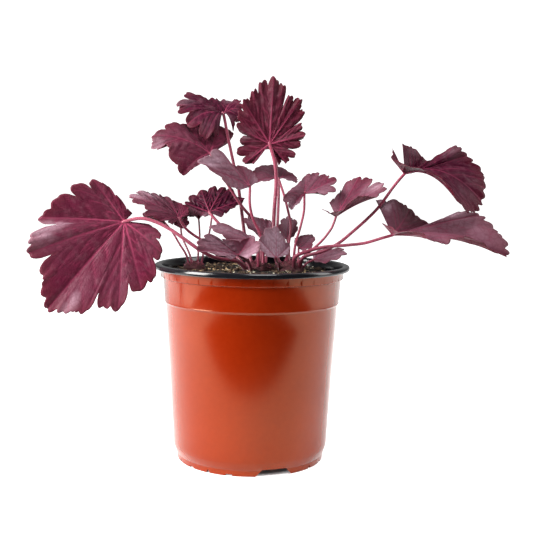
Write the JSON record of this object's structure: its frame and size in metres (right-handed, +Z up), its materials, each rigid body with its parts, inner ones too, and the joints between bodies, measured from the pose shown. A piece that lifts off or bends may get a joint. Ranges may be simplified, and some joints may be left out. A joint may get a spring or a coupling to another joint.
{
  "type": "potted heuchera",
  "caption": "Young heuchera with dark purple ruffled leaves on red stalks, in a round terracotta-coloured plastic nursery pot full of potting mix.",
  "frame": {"origin": "on the surface it stands on, under the middle of the whole plant's box, 17.6 mm to the +X side of the middle of the pot's foot circle", "axes": "+Z up out of the pot, -Y towards the viewer of the picture, +X to that viewer's right"},
  "size_m": [0.3975, 0.165, 0.3222],
  "materials": {
    "terracotta_plastic": "satin",
    "potting_mix": "matte",
    "crown_skin": "matte",
    "leaf_skin": "satin"
  },
  "bodies": {
    "root": {"pot": "terracotta_plastic", "soil": "potting_mix", "crown_middle": "crown_skin", "crown_left": "crown_skin", "crown_right": "crown_skin", "leaf_left_large": "leaf_skin", "leaf_left_fan": "leaf_skin", "leaf_left_low": "leaf_skin", "leaf_left_small": "leaf_skin", "leaf_left_arch": "leaf_skin", "leaf_back_left": "leaf_skin", "leaf_dark_fan": "leaf_skin", "leaf_top_left": "leaf_skin", "leaf_upper_left": "leaf_skin", "leaf_wing": "leaf_skin", "leaf_bridge": "leaf_skin", "leaf_top_middle": "leaf_skin", "leaf_back_top": "leaf_skin", "leaf_mid_strip": "leaf_skin", "leaf_front_left": "leaf_skin", "leaf_front_right": "leaf_skin", "leaf_right_small": "leaf_skin", "leaf_back_right": "leaf_skin", "leaf_back_middle": "leaf_skin", "leaf_back_low": "leaf_skin", "leaf_right_centre": "leaf_skin", "leaf_right_folded": "leaf_skin", "leaf_right_upper": "leaf_skin", "leaf_right_lower": "leaf_skin", "leaf_right_rim": "leaf_skin"}
  },
  "joints": []
}
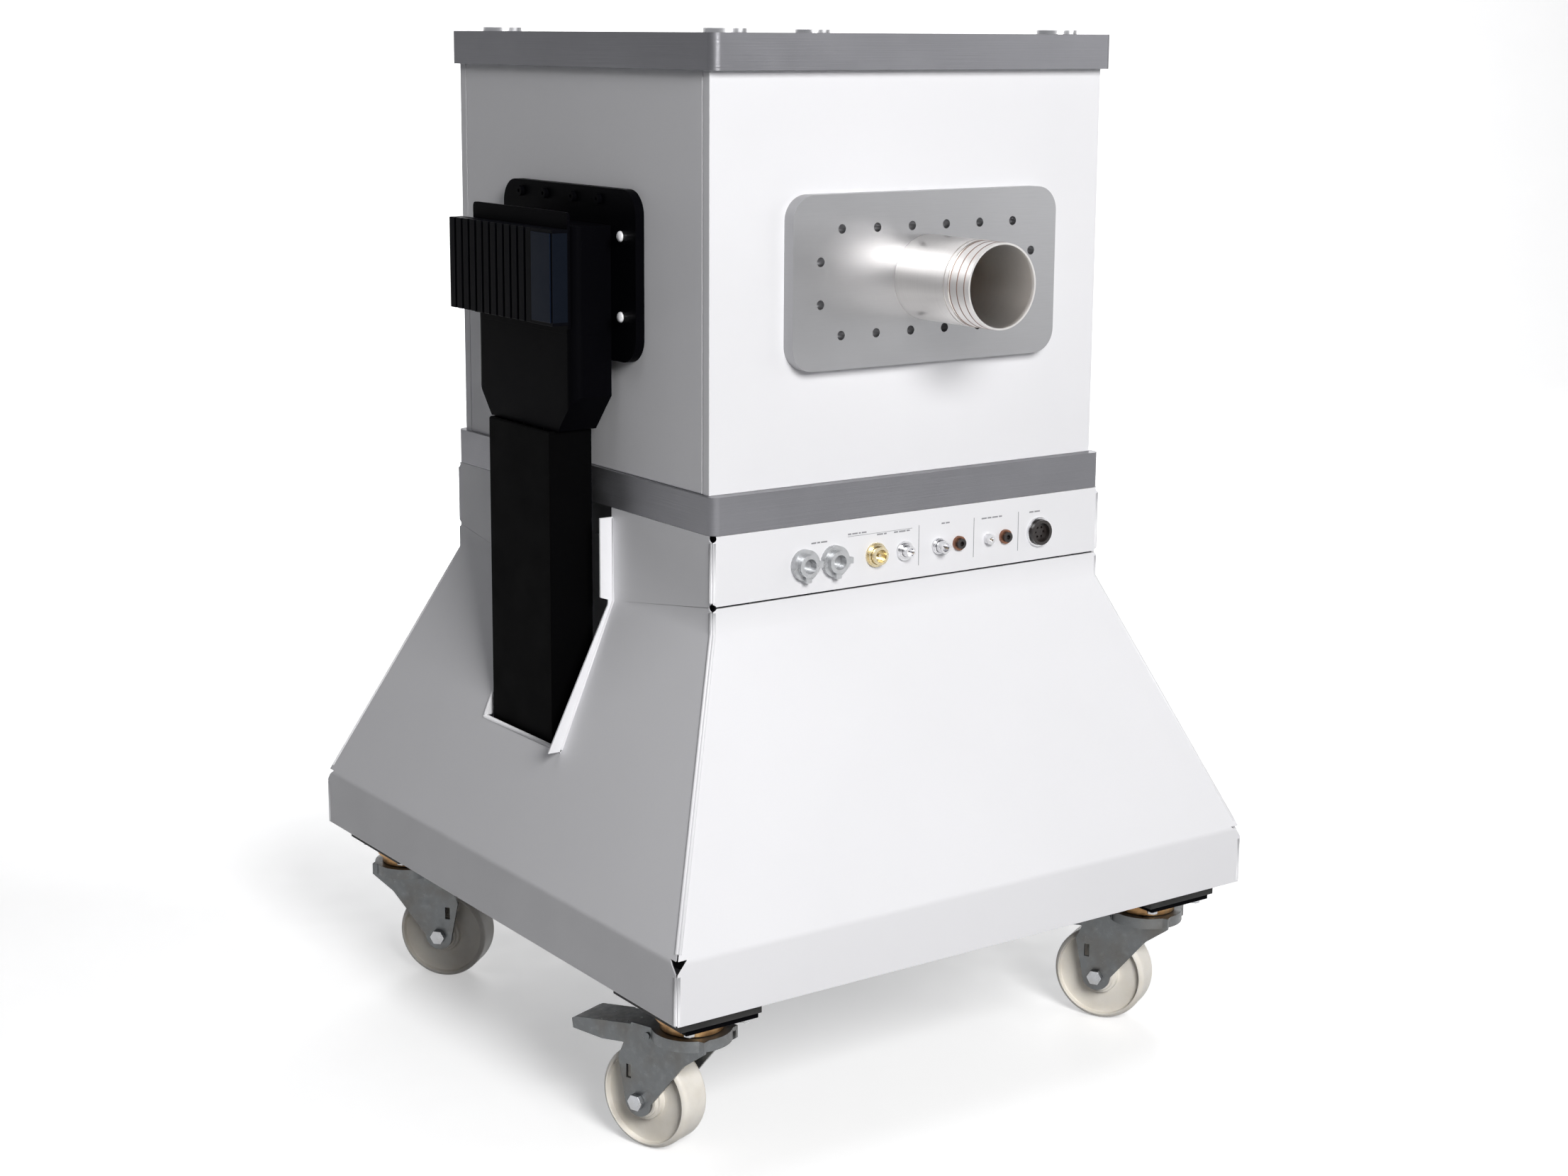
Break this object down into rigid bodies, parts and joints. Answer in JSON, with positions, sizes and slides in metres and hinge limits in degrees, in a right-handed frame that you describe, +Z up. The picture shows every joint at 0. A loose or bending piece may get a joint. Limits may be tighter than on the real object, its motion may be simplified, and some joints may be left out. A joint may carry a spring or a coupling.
{
  "type": "mobile instrument cabinet",
  "caption": "Square instrument box between two thick metal plates on a flared skirt with swivel casters, a front port tube and a ducted side module.",
  "frame": {"origin": "centre of the footprint on the floor", "axes": "+Z up, the face with the port tube looks along -Y, the side module is on -X"},
  "size_m": [0.88, 0.9, 1.302],
  "materials": {
    "frame_steel": "satin",
    "black_rubber": "matte",
    "white_coat": "satin powder coat",
    "brushed_plate": "brushed",
    "zinc_sheet": "satin",
    "satin_cap": "satin",
    "brushed_steel": "brushed",
    "turned_steel": "turned",
    "core_paint": "satin",
    "coil_resin": "gloss",
    "black_coat": "satin",
    "bright_steel": "polished",
    "black_anodised": "anodised",
    "blue_grey_plate": "satin",
    "duct_black": "satin",
    "cable_jacket": "matte",
    "green_plastic": "matte",
    "grey_plastic": "satin",
    "gold_plate": "plated",
    "dark_plastic": "satin",
    "copper_ring": "plated",
    "yellow_zinc": "yellow passivated",
    "zinc_steel": "zinc plated",
    "zinc_fork": "zinc plated",
    "white_nylon": "satin"
  },
  "bodies": {
    "cabinet": {"base_frame": "frame_steel", "caster_pads": "black_rubber", "skirt_left": "white_coat", "skirt_right": "white_coat", "skirt_front": "white_coat", "skirt_rear": "white_coat", "connector_panel": "white_coat", "mid_plate": "brushed_plate", "corner_posts": "zinc_sheet", "box_front": "white_coat", "box_left": "white_coat", "box_right": "white_coat", "box_rear": "white_coat", "top_plate": "brushed_plate", "lift_hole_caps": "satin_cap", "port_flange": "brushed_steel", "port_tube": "turned_steel", "port_gasket": "black_rubber", "core_housing": "core_paint", "core_liner": "coil_resin", "side_flange": "black_coat", "side_flange_screws": "bright_steel", "hood_body": "black_coat", "hood_neck": "black_coat", "hood_face_plate": "black_coat", "heat_sink": "black_anodised", "blank_plate": "blue_grey_plate", "cable_duct": "duct_black", "duct_cables": "cable_jacket", "terminal_block": "green_plastic", "power_supply": "zinc_sheet", "equipment_shelf": "zinc_sheet", "hose_couplings": "grey_plastic", "gold_connector": "gold_plate", "coax_connectors": "bright_steel", "dark_jacks": "dark_plastic", "jack_rings": "copper_ring", "multipin_socket": "dark_plastic", "caster_plates": "yellow_zinc", "caster_bolts": "zinc_steel", "kingpins": "zinc_steel"},
    "caster_fl": {"fork_fl": "zinc_fork", "axle_fl": "zinc_steel"},
    "roller_fl": {"wheel_fl": "white_nylon"},
    "brake_fl": {"pedal_fl": "zinc_fork"},
    "caster_fr": {"fork_fr": "zinc_fork", "axle_fr": "zinc_steel"},
    "roller_fr": {"wheel_fr": "white_nylon"},
    "brake_fr": {"pedal_fr": "zinc_fork"},
    "caster_rl": {"fork_rl": "zinc_fork", "axle_rl": "zinc_steel"},
    "roller_rl": {"wheel_rl": "white_nylon"},
    "brake_rl": {"pedal_rl": "zinc_fork"},
    "caster_rr": {"fork_rr": "zinc_fork", "axle_rr": "zinc_steel"},
    "roller_rr": {"wheel_rr": "white_nylon"},
    "brake_rr": {"pedal_rr": "zinc_fork"}
  },
  "joints": [
    {"name": "swivel_fl", "type": "hinge", "parent": "cabinet", "child": "caster_fl", "pos_m": [-0.36, -0.36, 0.16], "axis": [0, 0, 1], "continuous": true},
    {"name": "roll_fl", "type": "hinge", "parent": "caster_fl", "child": "roller_fl", "pos_m": [-0.37881, -0.30832, 0.0625], "axis": [-0.9397, -0.342, 0], "continuous": true},
    {"name": "brake_press_fl", "type": "hinge", "parent": "caster_fl", "child": "brake_fl", "pos_m": [-0.37368, -0.32241, 0.148], "axis": [-0.9397, -0.342, 0], "range_deg": [0, 6]},
    {"name": "swivel_fr", "type": "hinge", "parent": "cabinet", "child": "caster_fr", "pos_m": [0.36, -0.36, 0.16], "axis": [0, 0, 1], "continuous": true},
    {"name": "roll_fr", "type": "hinge", "parent": "caster_fr", "child": "roller_fr", "pos_m": [0.33418, -0.31144, 0.0625], "axis": [-0.8829, -0.4695, 0], "continuous": true},
    {"name": "brake_press_fr", "type": "hinge", "parent": "caster_fr", "child": "brake_fr", "pos_m": [0.34122, -0.32468, 0.148], "axis": [-0.8829, -0.4695, 0], "range_deg": [0, 6]},
    {"name": "swivel_rl", "type": "hinge", "parent": "cabinet", "child": "caster_rl", "pos_m": [-0.36, 0.36, 0.16], "axis": [0, 0, 1], "continuous": true},
    {"name": "roll_rl", "type": "hinge", "parent": "caster_rl", "child": "roller_rl", "pos_m": [-0.32465, 0.31787, 0.0625], "axis": [0.766, 0.6428, 0], "continuous": true},
    {"name": "brake_press_rl", "type": "hinge", "parent": "caster_rl", "child": "brake_rl", "pos_m": [-0.33429, 0.32936, 0.148], "axis": [0.766, 0.6428, 0], "range_deg": [0, 6]},
    {"name": "swivel_rr", "type": "hinge", "parent": "cabinet", "child": "caster_rr", "pos_m": [0.36, 0.36, 0.16], "axis": [0, 0, 1], "continuous": true},
    {"name": "roll_rr", "type": "hinge", "parent": "caster_rr", "child": "roller_rr", "pos_m": [0.3325, 0.31237, 0.0625], "axis": [0.866, -0.5, 0], "continuous": true},
    {"name": "brake_press_rr", "type": "hinge", "parent": "caster_rr", "child": "brake_rr", "pos_m": [0.34, 0.32536, 0.148], "axis": [0.866, -0.5, 0], "range_deg": [0, 6]}
  ]
}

Request: Using the records above, select and copy every line that has the word "joints".

Task response:
Write the JSON record of this object's structure: its frame and size in metres (right-handed, +Z up), its materials, each rigid body with its parts, inner ones too, and the joints between bodies, measured from the pose shown. A piece that lifts off or bends may get a joint. Ranges may be simplified, and some joints may be left out. A joint may get a spring or a coupling to another joint.
  "joints": []
Break this object down into rigid bodies, parts and joints. Answer in JSON, with positions, sizes and slides in metres and hinge limits in degrees, in a right-handed frame that you describe, +Z up. The picture shows every joint at 0. A loose or bending piece may get a joint. Limits may be tighter than on the real object, its motion may be simplified, and some joints may be left out. A joint may carry a spring or a coupling.
  "joints": [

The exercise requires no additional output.